11 thoughts on “the dominant’s consent

  1. I was pointed to your blog by Inara de Luna on Twitter. Awesome post! I’d love to be able to start a real conversation about this by picking a point to debate, but the truth is – I agree with every single thing you said. I suspect it won’t happen every time…but you nailed this one dead on.

    The question now is how to convey the high level of emotional intelligence to others? You ask questions many (maybe most) people wouldn’t think to ask. Can that be taught?

  2. Nice to meet you, Heartsong! Hmmm… good question. I don’t know if emotional intelligence can be taught. Certainly I’ve learned a lot from observing and conversing with people who are further along on their paths than me at various points in my life, so I think learning is possible, but likely to a varying degree depending on the personality and predisposition of the individual in question. Which is a fancy way of saying “maybe.” 😉

    I think, too, that sometimes we know things without having the language to express them. I know I’ve had many powerful experiences in reading people’s writing and listening to them speak, when they could put a framework and a shape to feelings that were already lurking inside me but that I could not have articulated or fully understood at the time. So in that sense, someone who’s predisposed could probably learn a lot if they’re exposed to the right stimulus. Though of course you gotta be interested first…

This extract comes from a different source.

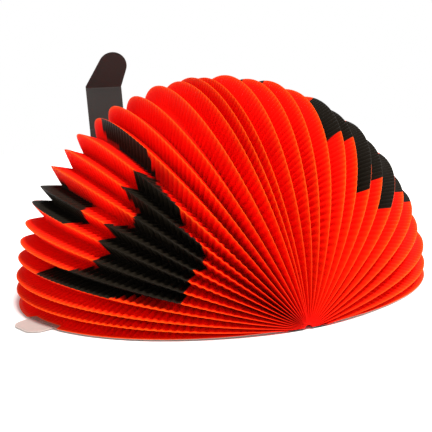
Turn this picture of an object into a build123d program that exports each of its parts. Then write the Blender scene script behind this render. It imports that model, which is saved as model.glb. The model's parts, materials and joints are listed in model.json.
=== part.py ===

  3. I’m pretty much with heartsong here, I almost want to have a conversation on every single point – but I also agree with you on them.

    (BTW – I am not sure I told you about this pseudonym. If the name of my blog doesn’t tell you who I am, just email me.)

    I do think emotional intelligence can be… strengthened(?)… more than learned. I do think people have different levels of emotional intelligence – but it is not some kind of fixed immutable block.

    If someone gets upset about me presuming to contradict their self-knowledge, so be it.

    This is something I’ve struggled with. Mind you, in the narrow framing you have here, I am in 100% agreement. Ultimately, I am exercising my own right to say no if I don’t feel right. Obviously, overriding their “no” because I ‘know they really want it” would not be particularly kosher to me.

    (I still think I did lose a relationship, however, because I trusted my betrothed’s self-report that she was ok with something and her explicit instruction to do more of it despite a gut feeling that she wasn’t as ok with it as she was telling me.)

    For me, the idea of consent is almost missing the point. Not so much because it’s irrelevant, but because it’s a basic first step.

    Absolutely, hear hear.

    OK, I will probably crack and come back and comment on each point anyway. But I need to eat breakfast.

  4. Hey, Victor. You never run out of new pseudonyms, do you…

    I’m not sure about that second piece, where one might override a person’s explicit “no” thinking they know better. On the surface you’re right, that’s antithetical to everything we talk about in BDSM. On the other hand I think there are circumstances where it makes sense to override. I would posit that those circumstances fall almost exclusively within established relationships where there is lots of trust. I know, for example, that with my bois there have been numerous instances where their “no” really meant “actually I’m a little freaked out and I need you to take a firm hand and tell me I have no choice.” Often that looks like an initial “no” followed by me saying something like “If you really do mean that, I’ll stop immediately, but I think you can do this for me / I think you want this / I want you to trust me that this will be okay / etc.” I’m not talking about forcing someone past a firm and genuine no, but I am talking about responding to a “no” with a question about what that really means, especially if it contradicts my judgment of what’s going on. I wouldn’t do this with a person unless I knew them really well.

    There are other circumstances too… all of them with lots of nuance to think about. I just think human consent is way more complicated than the words “yes” and “no” permit.

  5. Such a great article and I love your perspective on consent here. Thank you for sharing it and for giving me even more to think about as I continue to explore my role(s) in the BDSM community.

  6. This is marvelous; thanks for writing it. I’ve run into a number of these considerations before, and while they are usually silent judgment calls on my part, it’s nice to see them spelled out for a view in the wider world. I don’t generally play publicly, so most of the people who approach me are basing their opinion on my writing rather than on actual experience. It’s a reasonable way to get to know someone’s thought process and reasons for kink, but by itself, insufficient.